Entertainment Magazine

#2,227. The Neighbor (2016)

Posted on the 21 October 2016 by Dvdinfatuation
#2,227. The Neighbor  (2016)
Directed By: Marcus Dunstan
Starring: Josh Stewart, Luke Edwards, Alex Essoe
Tag line: "We all have our secrets"
Trivia: In Germany this film had the added title The Horror is Waiting Next Door
John (Josh Stewart), the main protagonist of writer / director Marcus Dunstan’s 2016 movie The Neighbor, is a decent guy who’s trying to save up so that he and his girlfriend Rosie (Alex Essoe) can retire to a beach in Mexico. But in order to do that, John has to work for his sleaze ball of an Uncle (Skipp Sudduth), whose “profession” is drug trafficking. John and Rosie are but two of several characters in this hard-hitting film that blur the line between hero and villain, and before the movie is over most will do some terrible things to ensure their own survival.
The job is simple: cars roll up to John’s secluded house and pull into a makeshift garage, where he and Rosie grab a bag of money from the trunk and replace it with a “package”. After that, they change the vehicle’s license plate and send the drivers on their way. As it stands, the two lovebirds are days away from having enough cash to make a break for it, and while John knows that his uncle won’t be too happy to see him go, he plans to drop off every cent he owes the old bastard before they skip town.
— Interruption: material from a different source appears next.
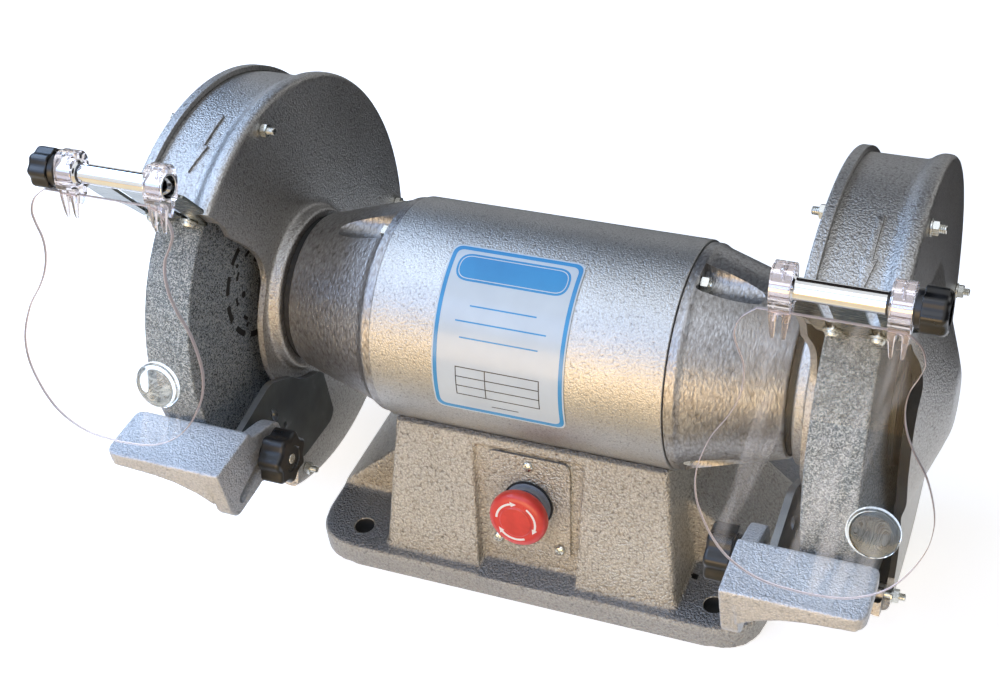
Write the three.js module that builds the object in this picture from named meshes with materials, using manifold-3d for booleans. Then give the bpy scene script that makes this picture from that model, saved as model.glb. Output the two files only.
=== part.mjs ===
// Double-ended industrial bench grinder for 250 mm wheels, as an assembly of separate solids.
// Millimetres. +X runs along the spindle to the right, the front faces -Y, +Z is up, and the origin is the
// centre of the base's underside.
import * as THREE from 'three';
import { mergeVertices } from 'three/addons/utils/BufferGeometryUtils.js';
import Module from 'manifold-3d';

const wasm = await Module();
wasm.setup();

// ---- driving dimensions ------------------------------------------------------------------------------
const FIT = 0.3; // clearance between pieces that touch
const SPINDLE_HEIGHT = 165; // spindle axis above the bench

const WHEEL_RADIUS = 125;
const WHEEL_WIDTH = 32;
const WHEEL_MIDDLE = 210.5; // from the machine's centre to the wheel's middle plane

const MOTOR_RADIUS = 74;
const MOTOR_LENGTH = 194;
const MOTOR_WALL = 4;
const BELL_NECK_RADIUS = 49.5;
const BELL_WALL = 9;
const BEARING_RADIUS = 36;
const BEARING_WIDTH = 17;
const BEARING_START = 146; // distance of the bearing's inner side from the machine's centre
const SHAFT_RADIUS = 17.5; // at the bearings
const SPINDLE_RADIUS = 12.5; // through the wheels
const SPINDLE_END = 252;
const TIE_BOLT_ANGLES = [96, 216, 336]; // degrees, from the back upwards
const TIE_BOLT_CIRCLE = 64;

const GUARD_NEAR = 180; // motor-side face of the guards
const GUARD_FAR = 237; // outer face of the guards
const GUARD_WALL = 4;
const DRUM_RADIUS = 141;
const LIP_RADIUS = 144.8;
const LIP_WIDTH = 6.8;
const BEAD_RADIUS = 145.6;
const DOME_RADIUS = 72;
const DOME_TOP_RADIUS = 24;
const DOME_HEIGHT = 22.5;
const COLLAR_RADIUS = 55;
const COLLAR_START = 171.5;
const DRUM_FRONT_ANGLE = 125.5; // where the drum ends above the wheel's front
const GUARD_BOLT_CIRCLE = 134.2;
const GUARD_BOLT_ANGLES = [95, -9, 246.6];
const BOLT_RADIUS = 3;
const NUT_ACROSS_FLATS = 10;
const NUT_HEIGHT = 5;
const THREAD_END = 4.5; // what a bolt's thread stands out of its nut

const BASE_LENGTH = 320;
const BASE_DEPTH = 190;
const FLANGE_HEIGHT = 20;
const FLANGE_CORNER = 35;
const PEDESTAL_DROP = 50; // from the spindle axis down to the pedestal's upper edges
const PEDESTAL_TOP_HALF_LENGTH = 94;
const PEDESTAL_TOP_HALF_DEPTH = 57.5;
const PEDESTAL_FOOT_HALF_LENGTH = 104.5;
const PEDESTAL_FOOT_HALF_DEPTH = 90.5;
const BASE_WALL = 8;
const BUTTRESS_HALF_WIDTH = 40;
const BUTTRESS_DROP = 37; // from those edges down to the buttresses
const HOLE_HALF_PITCH_X = 127;
const HOLE_HALF_PITCH_Y = 75;
const HOLE_RADIUS = 6.5;
const COVER_LENGTH = 196;
const COVER_DEPTH = 150;
const COVER_THICKNESS = 2.5;

const PANEL_DROP = 6; // from the same edges down to the recess for the switch plate
const PANEL_RISE = 1; // and the recess's lower end above the flange
const PANEL_HALF_WIDTH_TOP = 38;
const PANEL_HALF_WIDTH_BOTTOM = 34;
const PANEL_DEPTH_BOTTOM = 12.5;
const PLATE_WIDTH = 58;
const PLATE_MARGINS = [1, 11]; // recess left clear above and below the plate
const PLATE_THICKNESS = 2;
const STOP_CAP_RADIUS = 20;
const STOP_TRAVEL = 4;
const STOP_BARREL_RADIUS = 11;

const LABEL_WIDTH = 88;
const LABEL_MIDDLE = -9;
const LABEL_ANGLES = [103, 190.5];
const LABEL_THICKNESS = 0.5;

const REST_TOP = -16.5; // tool rest's working face, from the spindle axis
const REST_FRONT = -169;
const REST_GAP = 3.5; // between the rest and the wheel
const REST_BOSS_HEIGHT = 4.9; // boss on the bracket that the rest's leg is clamped against
const REST_FAR = 242;
const REST_THICKNESS = 9;
const REST_APRON = 24; // depth of the thick front part under the rest
const REST_LEG_THICKNESS = 10.5;
const REST_LEG_BOTTOM = -60.5;
const REST_LEG_BACK = -96;
const STUD_Y = -118;
const STUD_Z = -43;
const STUD_RADIUS = 3.6;
const SLOT_RISE = 14; // degrees that the leg's slot climbs towards the back
const REST_FORWARD = 10; // how far the rest slides away from a new wheel
const REST_WEAR = 34; // and how far the slot lets it follow a worn one
const REST_PLATE_THICKNESS = 4.5;
const REST_KNOB_RADIUS = 18;
const REST_KNOB_LENGTH = 20;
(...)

Then John meets Troy (Bill Engvall), his next-door neighbor, who wonders why John was poking around his property earlier that day (while driving back from his Uncle’s, John noticed Troy’s trash can in the middle of the street and, like a good neighbor, brought it to the top of his driveway for him). Based on their short exchange, it’s obvious that, like John and Rosie, Troy has something to hide, and while John would just as soon forget it, a curious Rosie can’t help but peer out the window with her trusty telescope, trying to figure out what Troy and his grown sons Cooper (Luke Edwards) and Harley (Ronnie Gene Blevins) are up to. But when she sees something she shouldn’t have, Rosie finds herself in a world of trouble, and John (who made one last trip to his Uncle’s) returns home to discover that his girlfriend has disappeared without a trace. When he goes looking for her, he’ll uncover more than he ever thought possible.
Their questionable profession aside, our sympathies lie with John and Rosie throughout The Neighbor, and as things spiral out of control we’re pulling for them the entire time. But, interestingly enough, director Dunstan doesn’t completely demonize Troy or his sons, and despite the horrors that John finds when he first sneaks into their basement, we eventually realize Troy et al are more like John and Rosie than we initially thought. In addition, when the final showdown is underway, each and every character in The Neighbor will do whatever is necessary to make it out alive. For some of them, the realization of what they’re capable of will shake them to their very soul, and even though their life will go on, it will never be the same for them again.
An intense, sometimes shockingly violent motion picture with solid performances all around (especially Alex Essoe, who was also impressive in 2014’s Starry Eyes), The Neighbor is a jarring horror film in which the real terror comes just as much from within as it does the world outside.